Op-Ed: It’s not too late to stop California’s recall election
With just weeks before the California recall election on Sept. 14, time is running out for a lawsuit to be brought to challenge the recall procedure. But it is not too late. Voters need to quickly bring a lawsuit, ideally directly in the California Supreme Court, where justices could declare unconstitutional the method of choosing a successor if the governor is recalled.
Article II, Section 15 of the California Constitution provides the procedure for the recall election. It says that if “the majority vote on the question is to recall, the officer is removed and, if there is a candidate, the candidate who receives a plurality is the successor.”
Opinion polls show that the vote is likely to be close on whether to recall Gov. Gavin Newsom and that if he is recalled, none of the candidates is likely to get more than 20% of the vote. The result is a virtual certainty that if Newsom is recalled, he will get far more votes — probably more than twice as many — as whoever would replace him. There easily could be a situation in which 49% of the voters want Newsom to remain, but because he is recalled, a successor who garnered less than 20% of the votes would replace him.
This makes no sense and violates the most basic notions of democracy. Far more people want Newsom to be governor than want any of the 46 candidates on the ballot to replace him. The U.S. Supreme Court long has held that equal protection requires that every voter get an equal say in determining the results of an election. Under California’s recall system, the votes of those who choose the new governor are given two or three times the weight of the votes of those who wanted Newsom to remain in office. This violates the long-established constitutional principle of “one person, one vote.”

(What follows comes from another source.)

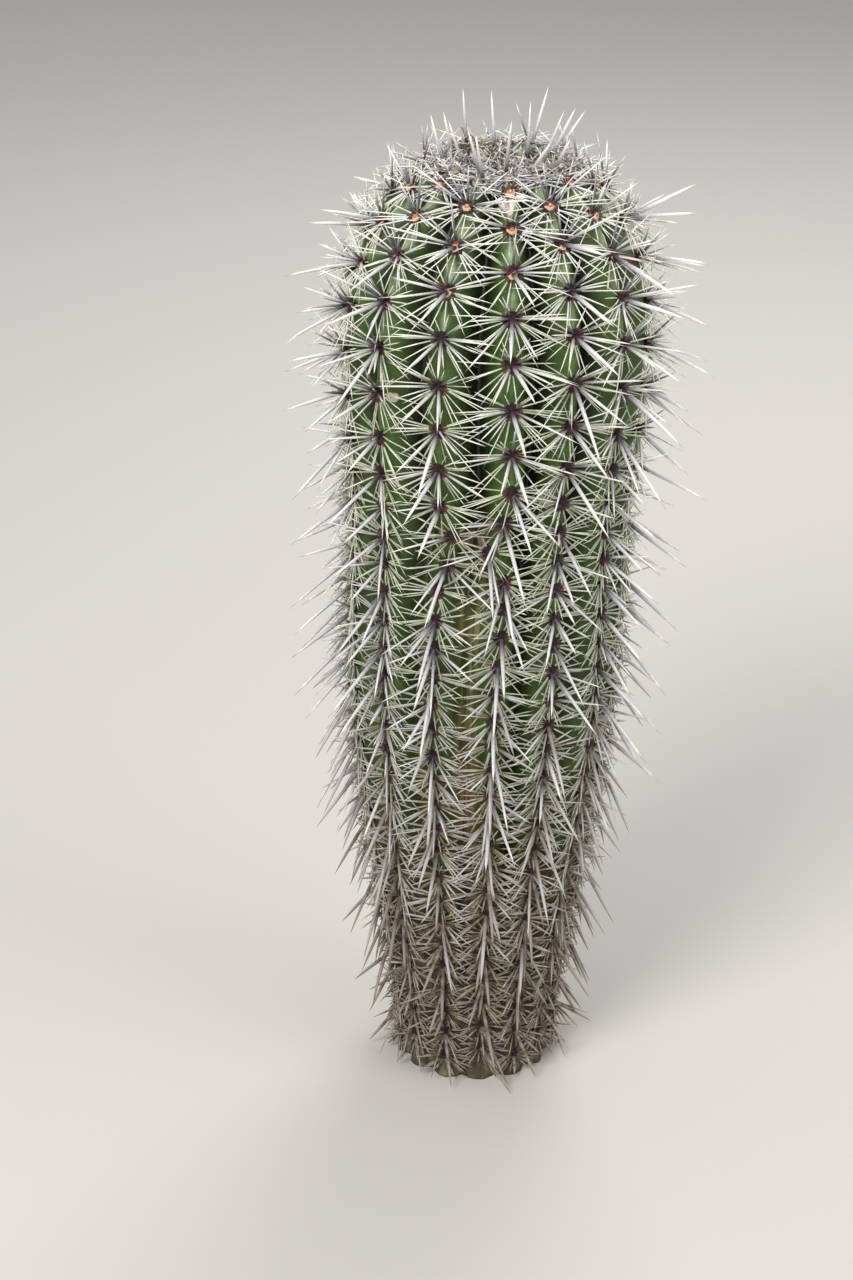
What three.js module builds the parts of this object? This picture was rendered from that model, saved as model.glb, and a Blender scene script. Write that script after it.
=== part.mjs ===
// A young saguaro: one ribbed, club-shaped stem that stands on a flat cut at ground level, with a
// row of spine cushions along the crest of each rib and a tuft of young spines on the growing tip.
// Millimetres, +Z up, origin at the centre of the cut, the front of the plant towards -Y.
import * as THREE from "three";

// Driving sizes of the stem
const DOME_TOP = 620; // where the crests would meet over the growing tip
const FOOT_R = 50; // crest radius just above the ground
const BODY_R = 84.5; // crest radius of the older, lower growth
const BODY_FULL_Z = 330; // height at which the older growth is fully thick
const BODY_SWELL = 1.6; // above 1, the foot stays slim for longer
const HEAD_SWELL = 6.5; // how much thicker the younger head is
const HEAD_FROM_Z = 380;
const HEAD_FULL_Z = 500;
const DOME_FROM_Z = 500; // the shoulder, where the crests start to close over the top
const DOME_POWER = 2.4;
const DOME_ROUND = 0.5;
const ROOT_FLARE = 4; // how far the foot spreads at the ground
const ROOT_FLARE_Z = 12; // height in which that spread dies out
const TOP_LEAN = 12.5; // how far the tip stands to the right of the foot
const LEAN_BEND = 1.6; // above 1, most of the lean is in the upper half

// Driving sizes of the ribs
const RIBS = 14;
const FRONT_RIB_TURN = degrees(3);
const RIB_DEPTH = 20; // crest to furrow on the head
const FOOT_RIB_DEPTH = 9;
const RIB_DEPTH_FULL_Z = 260;
const CREST_LAND = 2.6; // half the width of the flat that the cushions sit on
const FLANK_SHARE = 0.5; // where on the flank its middle point lies, from crest to furrow
const FLANK_SINK = 0.4; // how deep that point lies, as a share of the rib's depth
const WANDER = degrees(1.1); // ribs aren't quite straight
const WANDER_PER_MM = 1 / 75;
const WANDER_PER_RIB = 2.4;

// Where growth once stopped, the front rib and the one on its left draw together, and around it the
// front of the plant has swung to the right.
const CHECK_Z = 400;
const CHECK_REACH = 16;
const CHECK_FRONT_TURN = degrees(-8.5);
const CHECK_LEFT_TURN = degrees(6.5);
const SWING_REACH = 90;
const SWING_FRONT_TURN = degrees(5.2);
const SWING_LEFT_TURN = degrees(2.6);
const SWING_RIGHT_TURN = degrees(-2);
const CHECK_RING_OFFSETS = [-30, -15, 0, 15, 30];
const RING_STEP = 30; // between rings of the column
const DOME_RINGS = 8;

// Driving sizes of the spine cushions: areoles, each with its fan of spines
const ROW_START = 12; // along the crest, from the edge of the tuft to the first cushion
const TIP_SPACING = 17;
const HEAD_SPACING = 29;
const OLD_SPACING = 24;
const HEAD_SPACING_FROM = 55; // along the crest, where the spacing has reached its full size
const HEAD_SPACING_TO = 150;
const OLD_SPACING_FROM = 250;
const ROW_END = 14; // along the crest, from the last cushion to the ground
const CUSHION_REACH = 4; // half its height along the crest
const CUSHION_HALF_WIDTH = 4;
const CUSHION_RISE = 4;
const THREAD_HALF_WIDTH = 1.6; // the raised line of corky skin that joins the cushions
const THREAD_RISE = 1.6;
const ROW_LIFT = 0.6; // clear of the crest, so that the thread's straight runs miss its bulge

// Each spine of a cushion: which of its facets it is drawn from, its length, and where it points on
// a young and on an old cushion, as [outward, sideways, up the crest].
const SPINES = [
  { facet: "lower_near", length: 44, young: [0.9, -0.12, -0.42], old: [0.52, -0.08, -0.85] },
  { facet: "lower_far", length: 34, young: [0.82, 0.42, -0.4], old: [0.55, 0.34, -0.76] },
  { facet: "upper_near", length: 30, young: [0.72, -0.52, 0.46], old: [0.7, -0.64, -0.3] },
  { facet: "upper_far", length: 30, young: [0.72, 0.52, 0.46], old: [0.7, 0.64, -0.3] },
  { facet: "low_side_near", length: 22, young: [0.26, -0.84, -0.48], old: [0.26, -0.78, -0.58] },
  { facet: "low_side_far", length: 22, young: [0.26, 0.84, -0.48], old: [0.26, 0.78, -0.58] },
  { facet: "high_side_near", length: 22, young: [0.28, -0.9, 0.34], old: [0.3, -0.94, -0.14] },
  { facet: "high_side_far", length: 22, young: [0.28, 0.9, 0.34], old: [0.3, 0.94, -0.14] },
];
const AIM_SCATTER = 0.11;
const LENGTH_SCATTER = 0.16;
const OLD_FROM = 0.1; // share of the row at which spines start to turn down with age
const OLD_BY = 0.62; // and at which they have turned all the way
const LEAST_SPINE = 8;
const SHORTEN = 0.9; // by this much at a time, where a spine would leave its space
const PROBES = [0.35, 0.6, 0.8, 1]; // shares of a spine's length at which its space is tested
const SECTOR_GAP = 1.7; // kept to the middle of the furrow, past which the next rib's spines live
const SPINE_GAP = 2.1; // between the lines of two spines of different cushions
const GAP_STEPS = 12; // along a spine, in which that distance is tested
const GROUND_GAP = 1.5;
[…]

The recall ballot accomplishes in two steps what would be patently unconstitutional and unacceptable in one. Weighting votes of Newsom opponents more than his supporters would never be constitutional in a single ballot question in which all candidates were pitted against each other. And the U.S. Supreme Court has made clear that if an election process is unconstitutionally skewed, it cannot simply be restructured to accomplish the same result.
Some might disagree with this analysis by saying that it is two different elections, one on whether to recall Newsom and the other on who should succeed him, and that it is inappropriate to compare the vote totals. This ignores that it is one ballot, and the reality is that in this election, the candidate preferred by the most voters could well lose to one favored by far fewer. It also ignores the fact that the arguments against Newsom do not allege wrongful disqualifying conduct but rather amount to political disagreements and questions about whom voters favor as governor.
Although the case can be brought in federal court, it likely would be better at this stage to file it directly in the California Supreme Court. There are many reasons for this. California law is much more permissive than federal law in terms of who has standing to sue, the ability to bring a case to court. Any California voter ought to be able to bring this suit in a California court, because all of the state’s voters are affected by the unconstitutional process.
State courts are also a better route because the U.S. Supreme Court repeatedly has stressed, including just a year ago, that federal courts should not get involved in election processes just before the vote. No such principle exists in the California courts.
Finally, at this late date, the state needs a quick, definitive resolution, which the California Supreme Court could provide. Any lawsuit in federal court would inevitably entail appeals, which would be difficult to complete before the recall election.
Even though the lawsuit would be based on the U.S. Constitution, the California Supreme Court has jurisdiction to hear it and could provide necessary relief. State courts always have the authority to decide federal law claims. At this stage, the easiest solution is for the California Supreme Court to allow the recall election to go forward but hold that if Newsom is recalled, the lieutenant governor will then become governor until the expiration of Newsom’s term in January 2023. This is not radical, because in all other situations, the lieutenant governor takes over when the governor leaves office before the end of a term.
Why hasn’t anyone filed this suit yet? Perhaps it reflects that people are slow to realize that there is a real chance that Newsom will be recalled and one of the 46 on the ballot could replace him. Or maybe the thought is that it would be better to wait and bring the challenge if Newsom is recalled. But that is a dangerous gamble because a court probably will be more reluctant to invalidate the results of the election after it occurs.
The far preferable solution is to resolve this now and for the California Supreme Court to hold that the procedures specified by the California Constitution violate the equal protection clause of the 14th Amendment to the U.S. Constitution. We should not risk allowing a candidate preferred by a small minority of Californians to be the next governor.
Erwin Chemerinsky is dean of the UC Berkeley School of Law and a contributing writer to Opinion. Aaron Edlin is a professor of law and economics at UC Berkeley.